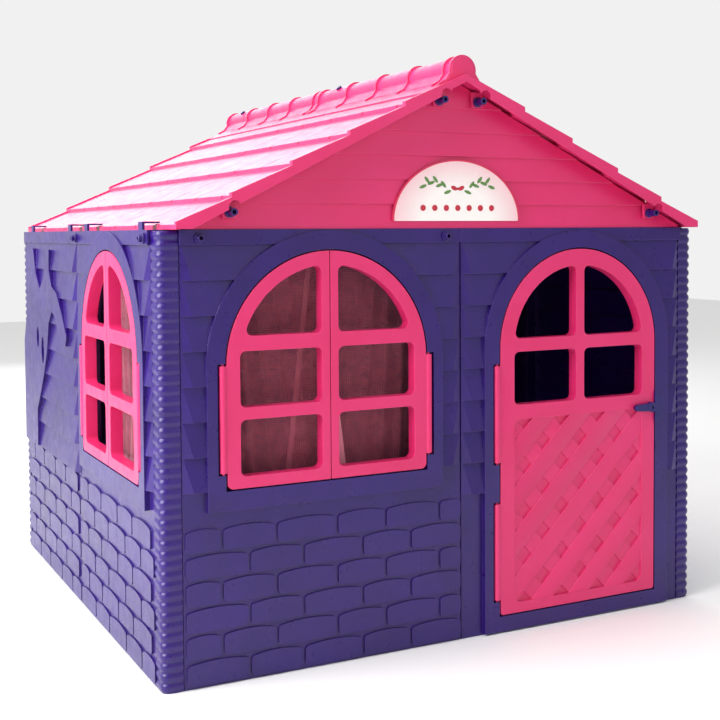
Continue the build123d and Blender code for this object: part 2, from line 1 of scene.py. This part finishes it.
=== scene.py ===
import bpy
import bmesh
import json
from math import sin, cos, pi, radians
from mathutils import Matrix, Vector


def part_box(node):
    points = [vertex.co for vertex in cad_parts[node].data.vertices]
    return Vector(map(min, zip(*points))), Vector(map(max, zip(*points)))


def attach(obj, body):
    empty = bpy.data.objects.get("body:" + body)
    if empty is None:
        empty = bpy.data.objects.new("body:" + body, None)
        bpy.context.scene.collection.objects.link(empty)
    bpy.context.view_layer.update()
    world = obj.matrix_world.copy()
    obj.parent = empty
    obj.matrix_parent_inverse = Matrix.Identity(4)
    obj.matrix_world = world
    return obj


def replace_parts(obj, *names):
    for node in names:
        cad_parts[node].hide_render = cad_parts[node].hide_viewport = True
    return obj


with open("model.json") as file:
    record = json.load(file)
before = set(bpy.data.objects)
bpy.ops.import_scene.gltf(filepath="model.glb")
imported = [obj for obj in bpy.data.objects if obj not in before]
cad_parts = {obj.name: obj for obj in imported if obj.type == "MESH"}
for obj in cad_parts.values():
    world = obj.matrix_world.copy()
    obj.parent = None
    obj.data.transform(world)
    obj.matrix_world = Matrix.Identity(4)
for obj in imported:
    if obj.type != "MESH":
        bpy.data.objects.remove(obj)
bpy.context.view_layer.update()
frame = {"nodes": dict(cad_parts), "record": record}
print("loaded", len(frame["nodes"]), "nodes")


# Shared helpers for colours and shader nodes.
def linear(hexCode):
    parts = [int(hexCode[i:i + 2], 16) / 255 for i in (1, 3, 5)]
    return tuple(c / 12.92 if c <= 0.04045 else ((c + 0.055) / 1.055) ** 2.4 for c in parts) + (1.0,)


def addNode(tree, kind, sockets=None, **settings):
    node = tree.nodes.new(kind)
    for name, value in settings.items():
        setattr(node, name, value)
    for name, value in (sockets or {}).items():
        if isinstance(value, bpy.types.NodeSocket):
            tree.links.new(value, node.inputs[name])
        else:
            node.inputs[name].default_value = value
    return node


def perMetre(millimetres):
    return 1000 / millimetres


# A wave texture at scale 1 repeats every 2 pi / 20 units.
def waveScale(millimetres):
    return perMetre(millimetres) * 2 * pi / 20


def startMaterial(name):
    material = bpy.data.materials.new(name)
    material.use_nodes = True
    material.node_tree.nodes.clear()
    return material, material.node_tree


def endMaterial(tree, sockets):
    shader = addNode(tree, "ShaderNodeBsdfPrincipled", sockets)
    addNode(tree, "ShaderNodeOutputMaterial", {"Surface": shader.outputs[0]})


def objectPlace(tree):
    return addNode(tree, "ShaderNodeTexCoord").outputs["Object"]


def noise(tree, place, millimetres, **more):
    sockets = {"Vector": place, "Scale": perMetre(millimetres), **more}
    return addNode(tree, "ShaderNodeTexNoise", sockets).outputs[0]


def remap(tree, value, onto, span=(0.0, 1.0)):
    sockets = {"Value": value, 1: span[0], 2: span[1], 3: onto[0], 4: onto[1]}
    return addNode(tree, "ShaderNodeMapRange", sockets).outputs[0]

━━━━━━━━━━

### Exercise objective
Each line of the listing above should be output exactly.

### Answer to this exercise
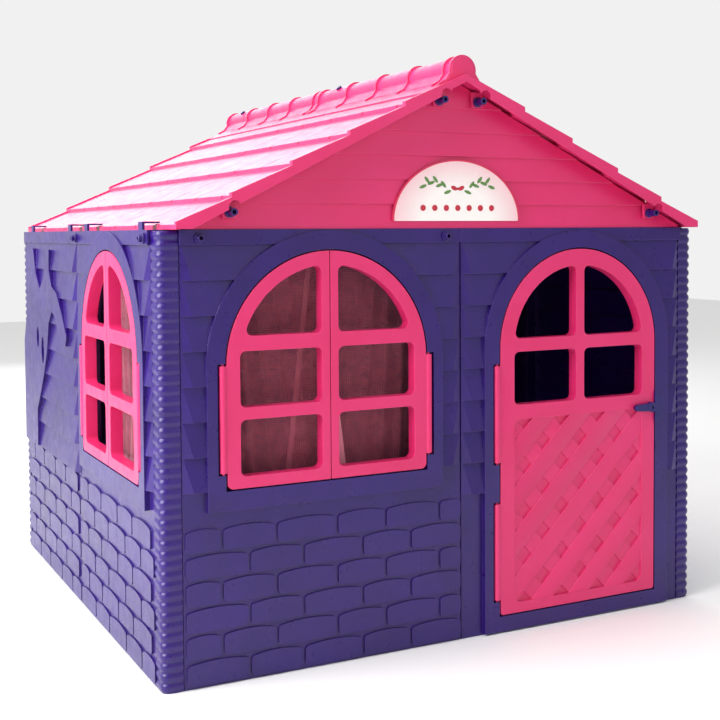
Continue the build123d and Blender code for this object: part 2, from line 1 of scene.py. This part finishes it.
=== scene.py ===
import bpy
import bmesh
import json
from math import sin, cos, pi, radians
from mathutils import Matrix, Vector


def part_box(node):
    points = [vertex.co for vertex in cad_parts[node].data.vertices]
    return Vector(map(min, zip(*points))), Vector(map(max, zip(*points)))


def attach(obj, body):
    empty = bpy.data.objects.get("body:" + body)
    if empty is None:
        empty = bpy.data.objects.new("body:" + body, None)
        bpy.context.scene.collection.objects.link(empty)
    bpy.context.view_layer.update()
    world = obj.matrix_world.copy()
    obj.parent = empty
    obj.matrix_parent_inverse = Matrix.Identity(4)
    obj.matrix_world = world
    return obj


def replace_parts(obj, *names):
    for node in names:
        cad_parts[node].hide_render = cad_parts[node].hide_viewport = True
    return obj


with open("model.json") as file:
    record = json.load(file)
before = set(bpy.data.objects)
bpy.ops.import_scene.gltf(filepath="model.glb")
imported = [obj for obj in bpy.data.objects if obj not in before]
cad_parts = {obj.name: obj for obj in imported if obj.type == "MESH"}
for obj in cad_parts.values():
    world = obj.matrix_world.copy()
    obj.parent = None
    obj.data.transform(world)
    obj.matrix_world = Matrix.Identity(4)
for obj in imported:
    if obj.type != "MESH":
        bpy.data.objects.remove(obj)
bpy.context.view_layer.update()
frame = {"nodes": dict(cad_parts), "record": record}
print("loaded", len(frame["nodes"]), "nodes")


# Shared helpers for colours and shader nodes.
def linear(hexCode):
    parts = [int(hexCode[i:i + 2], 16) / 255 for i in (1, 3, 5)]
    return tuple(c / 12.92 if c <= 0.04045 else ((c + 0.055) / 1.055) ** 2.4 for c in parts) + (1.0,)


def addNode(tree, kind, sockets=None, **settings):
    node = tree.nodes.new(kind)
    for name, value in settings.items():
        setattr(node, name, value)
    for name, value in (sockets or {}).items():
        if isinstance(value, bpy.types.NodeSocket):
            tree.links.new(value, node.inputs[name])
        else:
            node.inputs[name].default_value = value
    return node


def perMetre(millimetres):
    return 1000 / millimetres


# A wave texture at scale 1 repeats every 2 pi / 20 units.
def waveScale(millimetres):
    return perMetre(millimetres) * 2 * pi / 20


def startMaterial(name):
    material = bpy.data.materials.new(name)
    material.use_nodes = True
    material.node_tree.nodes.clear()
    return material, material.node_tree


def endMaterial(tree, sockets):
    shader = addNode(tree, "ShaderNodeBsdfPrincipled", sockets)
    addNode(tree, "ShaderNodeOutputMaterial", {"Surface": shader.outputs[0]})


def objectPlace(tree):
    return addNode(tree, "ShaderNodeTexCoord").outputs["Object"]


def noise(tree, place, millimetres, **more):
    sockets = {"Vector": place, "Scale": perMetre(millimetres), **more}
    return addNode(tree, "ShaderNodeTexNoise", sockets).outputs[0]


def remap(tree, value, onto, span=(0.0, 1.0)):
    sockets = {"Value": value, 1: span[0], 2: span[1], 3: onto[0], 4: onto[1]}
    return addNode(tree, "ShaderNodeMapRange", sockets).outputs[0]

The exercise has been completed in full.